Re: [gardeners] Vidalia & 1015Y Texas Sweet

Allen and Judy Merten (
Sun, 28 Mar 1999 23:02:49 -0600

Hi Marguerite,
    I think that Territorial Seed is pricing according to the popularity of
the onion varieties. That is a ridiculously high price for 1015y or Vidalia
onion sets. I get all my onion transplants for a penny apiece or less that
includes 1015's, Vidalia's, Red Bermuda's and Grannex's. I get all of mine
at local nurseries. I usually buy in bundles of 100.
     I plant my onion sets or transplants about 4 inches apart. The spacing
is the recommendation of Dr. Sam Cotner, Head of Department of Horticultural
Sciences at Texas A&M. Prior to that he was the state vegetable specialist
for the Texas Agricultural Extension Service.
      I think that your husbands Vidalia sets will be good enough unless
they are real small.
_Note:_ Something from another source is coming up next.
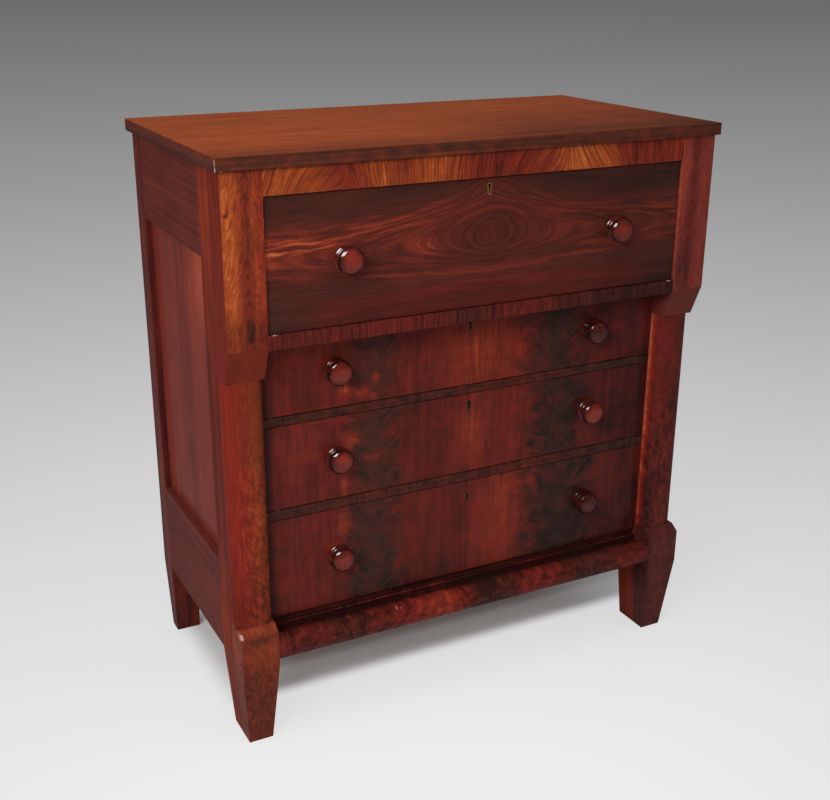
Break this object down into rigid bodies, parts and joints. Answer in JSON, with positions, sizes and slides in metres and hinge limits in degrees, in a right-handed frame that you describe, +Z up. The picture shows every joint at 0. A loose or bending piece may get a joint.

I plant every set that I get in a bundle. The real
skinny ones I use later for green onions.
       I make a trench about 4 inches deep, add fertilizer, cover with about
2" of dirt, set the roots of the transplants on this dirt and cover with
about 1" to1-1/2" of soil.  3-4 weeks later I side dress with 21-0-0. When
they start bulbing I fertilize again. I try to keep them as weed free as
possible as onions do not compete well with weeds.
       I hope that this helps you. There is a Texas grower that I have a
catalogue from. I 'll try to dig it up and email the name, etc. to you. I
think that they are much cheaper for 1015 Y's.
       Happy Gardening,

Marguerite wrote:

> Hi Allen,
>     I have ordered  2 bundles of 1015Y Texas Sweets (of 50 to 75 sets
> per bundle), that are to arrive this week.  Along with them, I ordered 3
> bundles of Vidalia sets (50 to 75 sets per bundle).   Both varieties
> cost $6.95 per bundle from the Territorial Seed Company.  Since I called
> a second time and increased my order, I have two shipping costs of $3.75
> for each of two separate shippings.  I figure that is nearly $42.00 for
> approximately 300 onion sets, including shipping costs.
>     Meanwhile, my husband found Vidalia onion sets at the local grocery
> store for $.60 a bundle, including tax.  He knew we liked Vidalia onions
> from buying them in the grocery store last winter, so he got me 5
> bundles containing 65 plants per bundle.  That was a total of $3.00 for
> 325 onion sets.
>     They may not be of the high quality that Territorial Seed Company
> sells, but I have the "cheap" Vidalia onion sets planted in a raised
> bed, about 6 inches of space between each set.  I plan to pull some of
> them for eating in late spring, in a pattern of "every other one,"  as
> they grow,  so as to leave more room for the remaining onions to grow to
> a large, mature size.
>     For the EXPENSIVE ones coming later this week, what is the closest I
> can plant these sets if I do not intend to "thin them" by pulling "every
> other one," before they reach their full, mature size?    Allen, and
> anyone with experience "planting onions close together,"  I would
> appreciate opinions you might have on this plan.
>     I am labeling the onion sets in the garden, so as to see if the
> EXPENSIVE ones are better quality than the cheap (less than a penny per
> onion set) onions.  For the 1015Y Texas Sweet onions, I may have to
> order from a seed catalog, but never again pay the higher price for
> Vidalias IF the grocery store onion sets produce the same quality
> onion.  Next year, I also plan to try the Candy pelleted onion seeds
> from Stokes.
>       This year, I will have in excess of 600 onion sets.  I have
> limited space, so I am interested in planting as close as "success" will
> allow.  I have an American Harvester Food Dehydrator, and plan to dry
> some onions.  Does anyone have advice as to the probable success one
> might have drying onions?   Most of the onions will be frozen in
> appropriate size portions for chili, soups, and other uses.  I will
> store in a dry, cool place, only the amount I think we can eat before
> they spoil.
>     I hope my husband's grocery store Vidalias are as good as the
> EXPENSIVE ones, so I can buy them there each year, but IF they are, I am
> going to be really SICK to know I paid that extraordinary price for the
> ones I ordered.  I still don't have another less expensive source for
> the 1015Y Texas onions, though.
>     Thanks for any advice anyone can give me.